Instruction: Repeat every record below exactly as written.
================================
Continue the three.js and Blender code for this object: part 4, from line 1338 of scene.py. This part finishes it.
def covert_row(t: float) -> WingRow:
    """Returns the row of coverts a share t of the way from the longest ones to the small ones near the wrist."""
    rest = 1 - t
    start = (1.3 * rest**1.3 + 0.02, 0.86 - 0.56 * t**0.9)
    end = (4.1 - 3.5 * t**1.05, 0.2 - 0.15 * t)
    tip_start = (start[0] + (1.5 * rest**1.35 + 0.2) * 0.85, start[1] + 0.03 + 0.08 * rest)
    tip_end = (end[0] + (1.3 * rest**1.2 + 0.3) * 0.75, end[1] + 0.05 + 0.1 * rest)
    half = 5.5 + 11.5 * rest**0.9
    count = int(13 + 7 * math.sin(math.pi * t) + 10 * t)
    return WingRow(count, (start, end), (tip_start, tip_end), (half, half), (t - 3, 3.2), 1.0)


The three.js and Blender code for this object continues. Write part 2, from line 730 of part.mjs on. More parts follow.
================================
Full answer:
Continue the three.js and Blender code for this object: part 4, from line 1338 of scene.py. This part finishes it.
def covert_row(t: float) -> WingRow:
    """Returns the row of coverts a share t of the way from the longest ones to the small ones near the wrist."""
    rest = 1 - t
    start = (1.3 * rest**1.3 + 0.02, 0.86 - 0.56 * t**0.9)
    end = (4.1 - 3.5 * t**1.05, 0.2 - 0.15 * t)
    tip_start = (start[0] + (1.5 * rest**1.35 + 0.2) * 0.85, start[1] + 0.03 + 0.08 * rest)
    tip_end = (end[0] + (1.3 * rest**1.2 + 0.3) * 0.75, end[1] + 0.05 + 0.1 * rest)
    half = 5.5 + 11.5 * rest**0.9
    count = int(13 + 7 * math.sin(math.pi * t) + 10 * t)
    return WingRow(count, (start, end), (tip_start, tip_end), (half, half), (t - 3, 3.2), 1.0)


The three.js and Blender code for this object continues. Write part 2, from line 730 of part.mjs on. More parts follow.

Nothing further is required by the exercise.